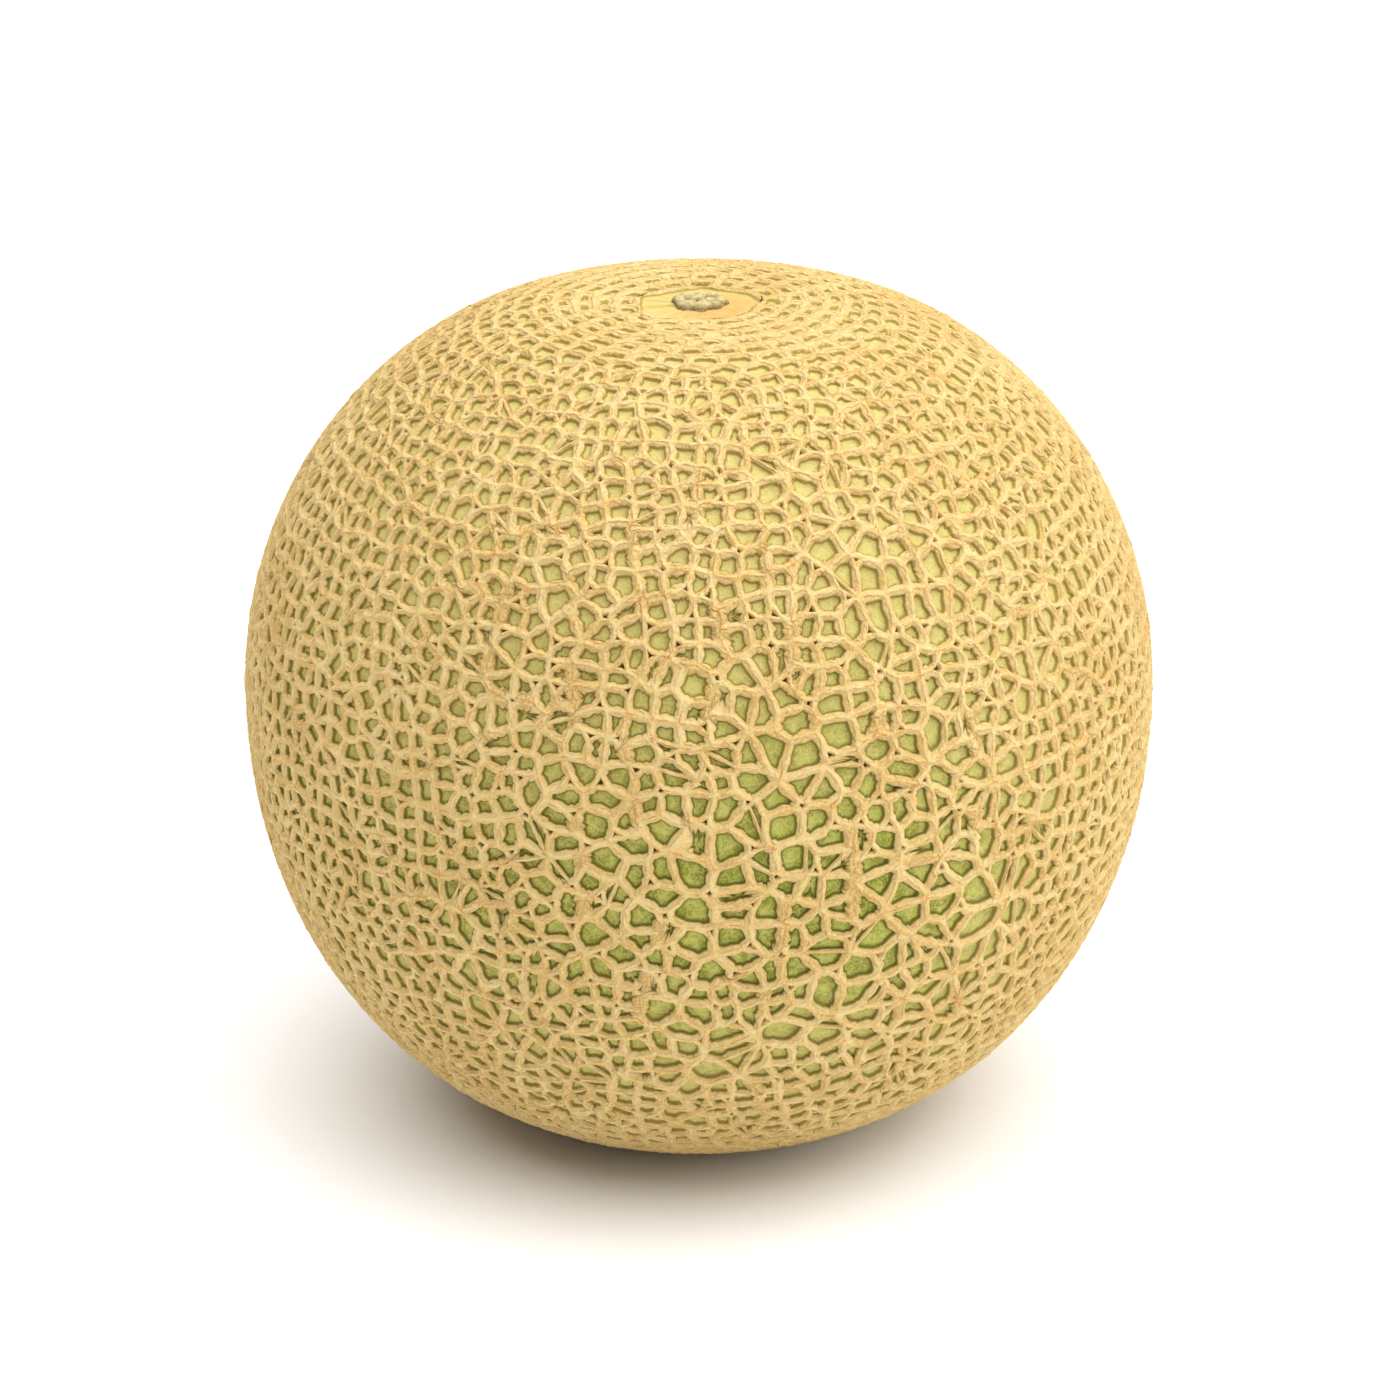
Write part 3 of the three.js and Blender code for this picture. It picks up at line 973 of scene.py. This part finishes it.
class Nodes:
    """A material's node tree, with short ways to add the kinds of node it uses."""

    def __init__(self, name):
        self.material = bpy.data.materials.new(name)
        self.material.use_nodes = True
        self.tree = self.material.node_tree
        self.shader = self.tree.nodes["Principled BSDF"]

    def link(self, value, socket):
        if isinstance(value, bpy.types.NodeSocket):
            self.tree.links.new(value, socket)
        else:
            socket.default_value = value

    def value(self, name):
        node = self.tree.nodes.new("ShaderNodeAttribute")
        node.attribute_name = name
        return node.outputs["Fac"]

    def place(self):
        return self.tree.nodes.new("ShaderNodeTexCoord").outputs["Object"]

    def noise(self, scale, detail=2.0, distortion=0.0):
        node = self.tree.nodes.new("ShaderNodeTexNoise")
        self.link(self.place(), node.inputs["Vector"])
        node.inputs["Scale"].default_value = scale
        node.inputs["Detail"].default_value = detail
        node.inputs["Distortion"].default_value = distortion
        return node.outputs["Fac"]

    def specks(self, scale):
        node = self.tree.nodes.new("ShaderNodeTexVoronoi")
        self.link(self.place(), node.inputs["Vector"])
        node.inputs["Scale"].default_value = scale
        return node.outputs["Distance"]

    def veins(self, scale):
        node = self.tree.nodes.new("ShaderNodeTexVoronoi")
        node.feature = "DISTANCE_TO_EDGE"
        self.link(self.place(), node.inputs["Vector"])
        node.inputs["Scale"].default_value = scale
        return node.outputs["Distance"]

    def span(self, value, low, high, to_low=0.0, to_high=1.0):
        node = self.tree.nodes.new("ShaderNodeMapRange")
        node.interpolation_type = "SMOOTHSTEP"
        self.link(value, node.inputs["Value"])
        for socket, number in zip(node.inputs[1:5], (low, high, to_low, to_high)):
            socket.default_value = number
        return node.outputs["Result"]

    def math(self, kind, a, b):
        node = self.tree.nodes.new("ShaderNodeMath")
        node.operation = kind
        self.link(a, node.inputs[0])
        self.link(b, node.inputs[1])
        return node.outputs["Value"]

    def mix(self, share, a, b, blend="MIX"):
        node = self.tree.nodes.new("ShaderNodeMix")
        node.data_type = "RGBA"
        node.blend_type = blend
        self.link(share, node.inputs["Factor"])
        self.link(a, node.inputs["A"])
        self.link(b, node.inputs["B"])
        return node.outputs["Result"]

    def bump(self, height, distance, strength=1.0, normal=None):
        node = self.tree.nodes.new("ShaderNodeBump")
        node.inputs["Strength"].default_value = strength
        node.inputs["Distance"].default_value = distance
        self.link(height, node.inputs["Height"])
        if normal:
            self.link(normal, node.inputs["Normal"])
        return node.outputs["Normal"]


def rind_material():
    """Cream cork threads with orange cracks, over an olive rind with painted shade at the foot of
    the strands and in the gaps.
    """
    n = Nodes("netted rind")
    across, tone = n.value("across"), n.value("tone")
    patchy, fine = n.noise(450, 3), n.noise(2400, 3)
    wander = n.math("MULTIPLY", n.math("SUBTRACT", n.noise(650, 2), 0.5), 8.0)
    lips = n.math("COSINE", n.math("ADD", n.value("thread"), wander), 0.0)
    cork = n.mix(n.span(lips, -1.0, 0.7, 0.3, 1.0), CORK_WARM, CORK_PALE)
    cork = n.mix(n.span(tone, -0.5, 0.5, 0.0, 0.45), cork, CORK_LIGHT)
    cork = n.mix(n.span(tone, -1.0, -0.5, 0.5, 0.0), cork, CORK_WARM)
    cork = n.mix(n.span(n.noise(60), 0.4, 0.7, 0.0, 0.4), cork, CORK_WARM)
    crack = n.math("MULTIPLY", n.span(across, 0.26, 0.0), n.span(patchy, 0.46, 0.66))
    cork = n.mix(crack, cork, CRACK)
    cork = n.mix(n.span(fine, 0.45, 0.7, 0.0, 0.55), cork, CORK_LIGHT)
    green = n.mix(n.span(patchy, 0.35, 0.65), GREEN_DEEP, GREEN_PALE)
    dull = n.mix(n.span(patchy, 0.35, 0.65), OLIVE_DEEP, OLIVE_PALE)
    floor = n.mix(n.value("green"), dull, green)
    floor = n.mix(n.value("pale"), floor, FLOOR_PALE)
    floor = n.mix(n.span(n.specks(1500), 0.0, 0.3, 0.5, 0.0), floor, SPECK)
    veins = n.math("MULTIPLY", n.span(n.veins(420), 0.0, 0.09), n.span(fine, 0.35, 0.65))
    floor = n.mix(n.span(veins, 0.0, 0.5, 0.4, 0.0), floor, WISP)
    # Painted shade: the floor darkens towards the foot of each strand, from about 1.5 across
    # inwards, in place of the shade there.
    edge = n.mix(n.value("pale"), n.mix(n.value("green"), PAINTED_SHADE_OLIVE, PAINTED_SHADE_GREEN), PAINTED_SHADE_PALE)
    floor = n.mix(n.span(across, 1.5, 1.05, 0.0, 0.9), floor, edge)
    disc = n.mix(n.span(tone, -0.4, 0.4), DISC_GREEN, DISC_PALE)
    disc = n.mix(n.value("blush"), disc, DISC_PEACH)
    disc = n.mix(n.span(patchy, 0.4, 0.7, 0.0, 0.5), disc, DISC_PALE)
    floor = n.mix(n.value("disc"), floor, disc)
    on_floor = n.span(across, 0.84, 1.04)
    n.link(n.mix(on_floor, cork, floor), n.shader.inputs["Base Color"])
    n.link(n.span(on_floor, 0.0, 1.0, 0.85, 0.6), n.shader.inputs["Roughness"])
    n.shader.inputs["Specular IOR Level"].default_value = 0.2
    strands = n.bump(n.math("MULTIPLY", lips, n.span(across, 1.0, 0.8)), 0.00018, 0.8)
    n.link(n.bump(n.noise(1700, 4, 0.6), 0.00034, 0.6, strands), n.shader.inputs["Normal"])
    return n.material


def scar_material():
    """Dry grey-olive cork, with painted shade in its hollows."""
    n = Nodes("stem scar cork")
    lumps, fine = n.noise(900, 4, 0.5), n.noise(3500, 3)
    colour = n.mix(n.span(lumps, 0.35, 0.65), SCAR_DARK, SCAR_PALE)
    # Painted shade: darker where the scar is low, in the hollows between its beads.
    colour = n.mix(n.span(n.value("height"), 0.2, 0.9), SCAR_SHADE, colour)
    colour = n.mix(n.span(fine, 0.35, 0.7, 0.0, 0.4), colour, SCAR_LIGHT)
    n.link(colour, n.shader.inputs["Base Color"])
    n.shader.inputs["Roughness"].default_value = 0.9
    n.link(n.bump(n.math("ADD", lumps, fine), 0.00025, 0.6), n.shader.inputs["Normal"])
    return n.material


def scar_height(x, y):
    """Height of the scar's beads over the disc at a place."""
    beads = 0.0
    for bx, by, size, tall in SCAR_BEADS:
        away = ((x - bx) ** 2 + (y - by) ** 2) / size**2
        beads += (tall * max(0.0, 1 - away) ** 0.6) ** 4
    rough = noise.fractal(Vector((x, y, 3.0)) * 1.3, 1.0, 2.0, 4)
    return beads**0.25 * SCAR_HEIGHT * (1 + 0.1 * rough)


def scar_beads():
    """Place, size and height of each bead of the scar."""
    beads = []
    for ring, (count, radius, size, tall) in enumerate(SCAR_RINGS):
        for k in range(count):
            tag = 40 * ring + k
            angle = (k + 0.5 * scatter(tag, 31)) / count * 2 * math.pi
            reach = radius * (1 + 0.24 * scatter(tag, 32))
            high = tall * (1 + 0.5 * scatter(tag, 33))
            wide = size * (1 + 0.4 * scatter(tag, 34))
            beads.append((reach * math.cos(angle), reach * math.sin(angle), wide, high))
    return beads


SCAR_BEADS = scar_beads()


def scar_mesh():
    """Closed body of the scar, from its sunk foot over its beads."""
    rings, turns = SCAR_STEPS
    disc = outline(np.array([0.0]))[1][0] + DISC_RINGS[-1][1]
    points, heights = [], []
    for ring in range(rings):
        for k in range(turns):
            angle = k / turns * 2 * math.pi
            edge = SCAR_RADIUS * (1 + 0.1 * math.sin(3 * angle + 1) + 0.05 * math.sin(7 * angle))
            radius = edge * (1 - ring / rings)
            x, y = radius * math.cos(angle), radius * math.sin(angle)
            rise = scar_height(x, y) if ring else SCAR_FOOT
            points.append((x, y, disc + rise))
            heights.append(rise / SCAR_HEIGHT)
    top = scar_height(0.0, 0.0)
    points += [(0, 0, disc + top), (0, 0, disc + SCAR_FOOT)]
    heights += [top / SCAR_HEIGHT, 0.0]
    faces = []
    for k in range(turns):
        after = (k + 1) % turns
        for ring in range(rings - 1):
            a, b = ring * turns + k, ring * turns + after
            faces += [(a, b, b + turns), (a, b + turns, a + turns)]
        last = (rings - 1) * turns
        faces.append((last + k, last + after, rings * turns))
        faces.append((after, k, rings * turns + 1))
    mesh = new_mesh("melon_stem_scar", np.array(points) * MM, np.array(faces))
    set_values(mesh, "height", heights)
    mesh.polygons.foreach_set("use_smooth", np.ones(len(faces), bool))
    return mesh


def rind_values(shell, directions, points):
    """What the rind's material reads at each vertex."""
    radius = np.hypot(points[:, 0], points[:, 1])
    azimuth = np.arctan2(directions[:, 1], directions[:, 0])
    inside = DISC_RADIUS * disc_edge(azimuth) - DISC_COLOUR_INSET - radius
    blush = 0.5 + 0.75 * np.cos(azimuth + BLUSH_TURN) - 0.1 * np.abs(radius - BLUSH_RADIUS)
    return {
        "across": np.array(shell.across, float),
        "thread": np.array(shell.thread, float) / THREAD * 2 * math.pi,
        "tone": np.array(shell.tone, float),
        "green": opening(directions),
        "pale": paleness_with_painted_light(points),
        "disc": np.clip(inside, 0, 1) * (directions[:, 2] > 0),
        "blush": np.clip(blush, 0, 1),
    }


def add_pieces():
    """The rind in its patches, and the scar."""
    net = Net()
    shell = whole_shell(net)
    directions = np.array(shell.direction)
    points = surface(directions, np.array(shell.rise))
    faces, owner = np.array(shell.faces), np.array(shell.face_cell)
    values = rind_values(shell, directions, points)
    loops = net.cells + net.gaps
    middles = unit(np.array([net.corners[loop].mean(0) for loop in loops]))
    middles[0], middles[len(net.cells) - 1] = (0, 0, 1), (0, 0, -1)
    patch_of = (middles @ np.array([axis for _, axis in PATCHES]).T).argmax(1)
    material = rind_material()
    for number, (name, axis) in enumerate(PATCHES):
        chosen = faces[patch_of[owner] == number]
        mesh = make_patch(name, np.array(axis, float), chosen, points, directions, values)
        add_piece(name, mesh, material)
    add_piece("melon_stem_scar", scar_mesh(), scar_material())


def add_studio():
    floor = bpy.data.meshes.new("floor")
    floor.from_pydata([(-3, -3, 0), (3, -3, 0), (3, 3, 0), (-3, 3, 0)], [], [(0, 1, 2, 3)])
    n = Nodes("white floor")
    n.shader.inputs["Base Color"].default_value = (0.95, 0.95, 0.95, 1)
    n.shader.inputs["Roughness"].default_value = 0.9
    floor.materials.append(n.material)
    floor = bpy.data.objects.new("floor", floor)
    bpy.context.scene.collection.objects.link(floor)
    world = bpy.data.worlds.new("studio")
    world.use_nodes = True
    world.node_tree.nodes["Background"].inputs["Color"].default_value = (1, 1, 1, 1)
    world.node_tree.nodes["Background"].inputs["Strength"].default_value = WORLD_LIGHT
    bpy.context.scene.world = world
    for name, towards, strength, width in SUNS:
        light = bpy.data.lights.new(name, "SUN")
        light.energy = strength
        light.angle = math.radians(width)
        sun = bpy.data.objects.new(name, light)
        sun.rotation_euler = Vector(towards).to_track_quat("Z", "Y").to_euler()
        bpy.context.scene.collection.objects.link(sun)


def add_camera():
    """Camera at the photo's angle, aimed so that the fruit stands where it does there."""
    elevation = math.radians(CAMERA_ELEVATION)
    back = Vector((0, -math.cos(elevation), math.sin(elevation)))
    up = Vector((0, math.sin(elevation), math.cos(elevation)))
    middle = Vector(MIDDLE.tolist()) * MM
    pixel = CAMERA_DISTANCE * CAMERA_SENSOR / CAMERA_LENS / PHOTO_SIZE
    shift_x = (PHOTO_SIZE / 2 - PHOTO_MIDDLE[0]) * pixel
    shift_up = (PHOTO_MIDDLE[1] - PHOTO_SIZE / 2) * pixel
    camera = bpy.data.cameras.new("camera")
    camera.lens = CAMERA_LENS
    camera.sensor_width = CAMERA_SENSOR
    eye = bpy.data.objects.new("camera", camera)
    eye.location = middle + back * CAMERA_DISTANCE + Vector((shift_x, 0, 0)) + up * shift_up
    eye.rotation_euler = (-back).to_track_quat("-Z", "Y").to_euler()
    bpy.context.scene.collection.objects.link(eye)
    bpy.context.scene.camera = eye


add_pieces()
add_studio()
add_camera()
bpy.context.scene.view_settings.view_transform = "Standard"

━━━━━━

• **YOUR TASK**:
Extract the lines above, from the first one through the one containing "node tree, with", and return only those, unchanged.

• **TASK RESPONSE**:
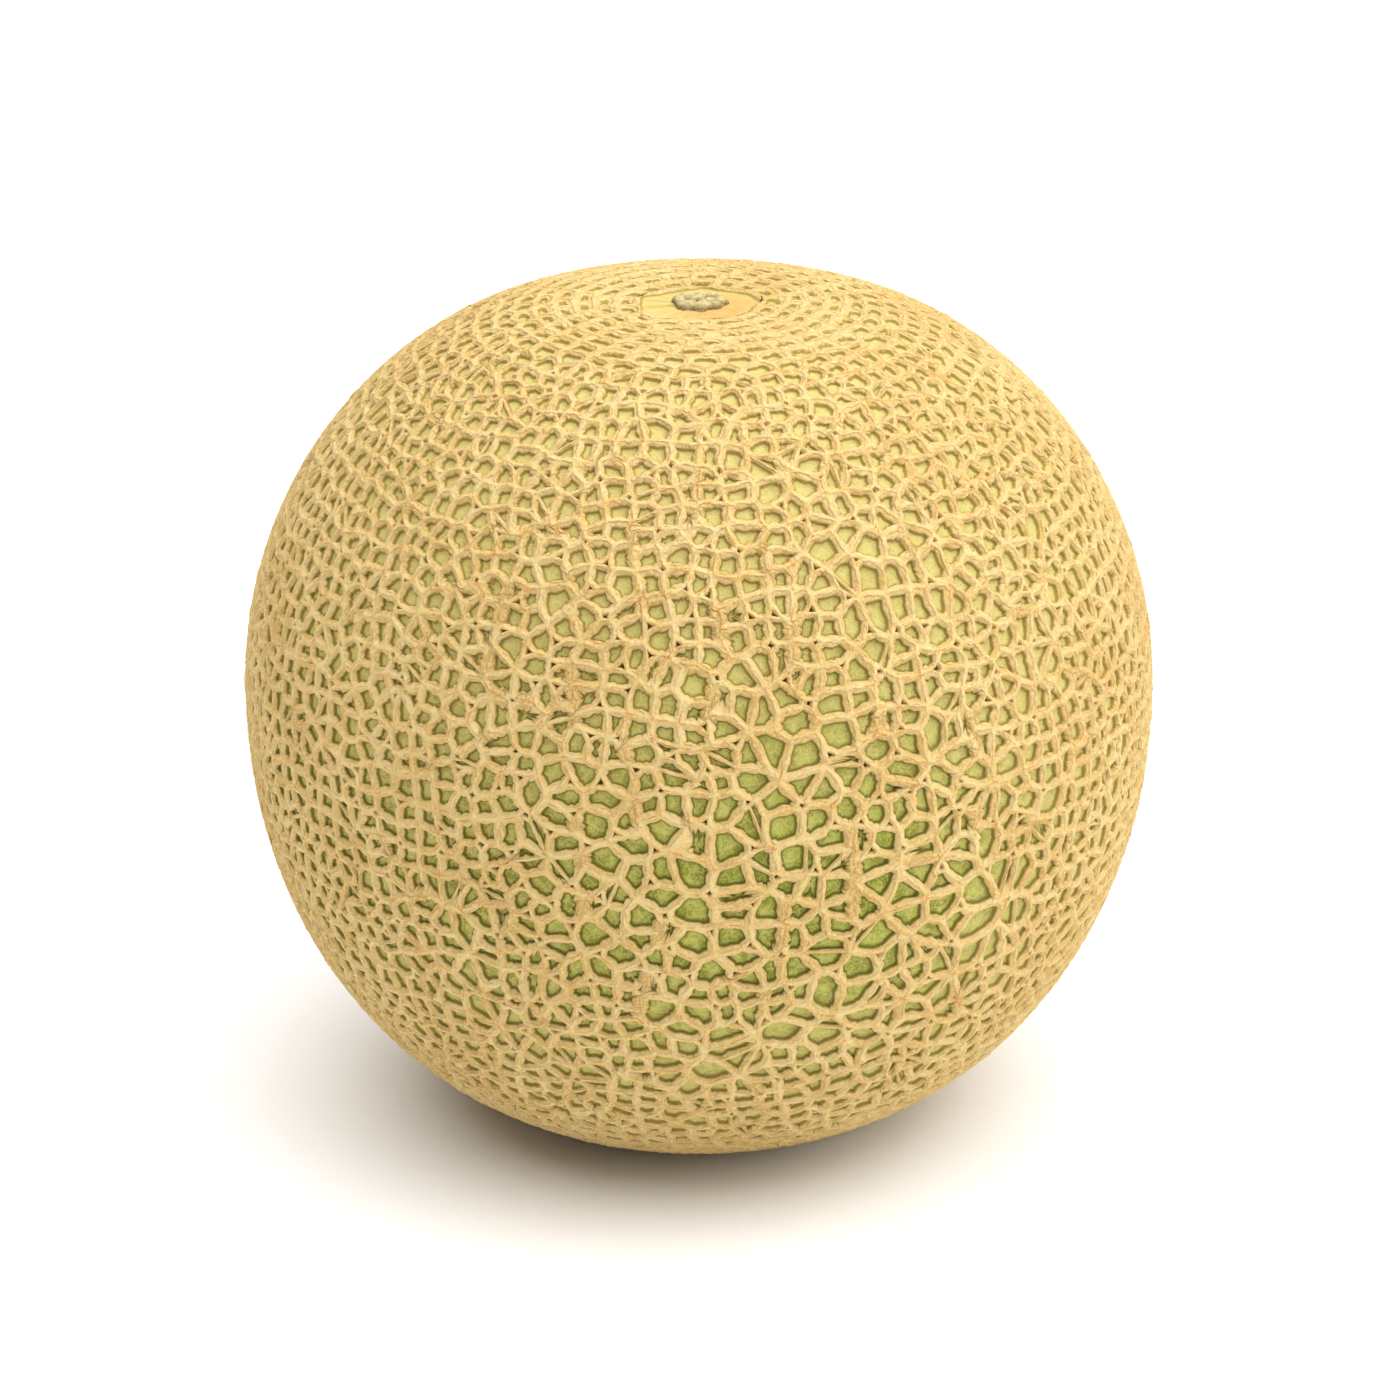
Write part 3 of the three.js and Blender code for this picture. It picks up at line 973 of scene.py. This part finishes it.
class Nodes:
    """A material's node tree, with short ways to add the kinds of node it uses."""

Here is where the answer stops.